Date of Graduation
5-2018
Document Type
Dissertation
Degree Name
Doctor of Philosophy in Computer Science (PhD)
Degree Level
Graduate
Department
Computer Science & Computer Engineering
Advisor/Mentor
Gashler, Michael S.
Committee Member
Li, Wing Ning
Second Committee Member
Wu, Xintao
Third Committee Member
Petris, Giovanni G.
Keywords
Activation function; Deep learning; Forecasting; Machine learning; Neural network; Parametric function
Abstract
The nonlinear activation functions applied by each neuron in a neural network are essential for making neural networks powerful representational models. If these are omitted, even deep neural networks reduce to simple linear regression due to the fact that a linear combination of linear combinations is still a linear combination. In much of the existing literature on neural networks, just one or two activation functions are selected for the entire network, even though the use of heterogenous activation functions has been shown to produce superior results in some cases.

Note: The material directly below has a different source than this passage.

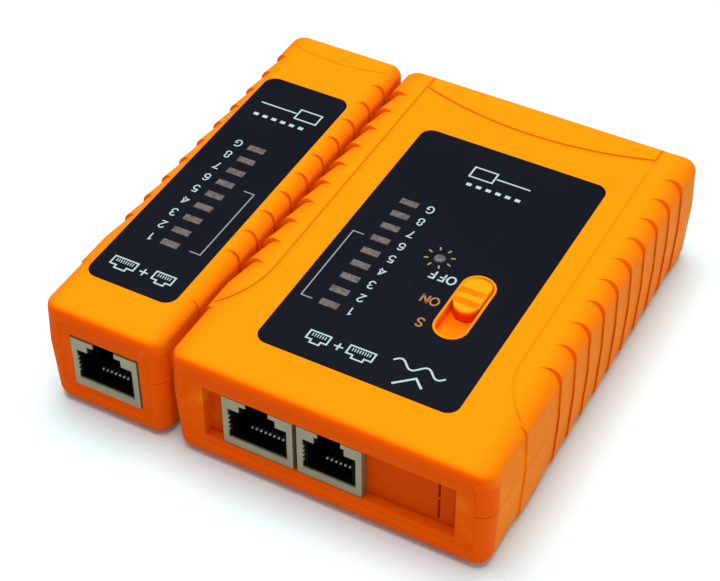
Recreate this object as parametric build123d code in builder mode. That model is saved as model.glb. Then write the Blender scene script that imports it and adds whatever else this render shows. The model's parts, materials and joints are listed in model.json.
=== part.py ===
"""Network cable tester: a main unit and a remote unit that slides onto a rail on its side.

Millimetres. X runs across both units with the remote at -X, Y runs from the socket face (-Y)
to the far end, Z is up. The origin is the centre of the footprint on the underside.
"""

import os

from build123d import *

# ---------------------------------------------------------------- driving dimensions
LENGTH = 106.0
HEIGHT = 27.4
MAIN_LOW, MAIN_HIGH = -21.0, 51.2
REMOTE_LOW, REMOTE_HIGH = -51.2, -21.6
FRONT = -LENGTH / 2
SEAM = 15.8

# case walls
WALL_SIDE = 2.8
WALL_FRONT = 2.9
WALL_FAR = 2.4
WALL_TOP = 2.2
WALL_FLOOR = 2.4
LEAN_TOP = 0.45
LEAN_BOTTOM = 0.7
EDGE_TOP = 2.2
EDGE_BOTTOM = 3.0
END_LEAN = 0.25
PLAN_CORNER = 3.4
SEAM_BEVEL = 0.2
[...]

Even less often employed are activation functions that can adapt their nonlinearities as network parameters along with standard weights and biases. This dissertation presents a collection of papers that advance the state of heterogenous and parameterized activation functions. Contributions of this dissertation include
- three novel parametric activation functions and applications of each,
- a study evaluating the utility of the parameters in parametric activation functions,
- an aggregated activation approach to modeling time-series data as an alternative to recurrent neural networks, and
- an improvement upon existing work that aggregates neuron inputs using product instead of sum.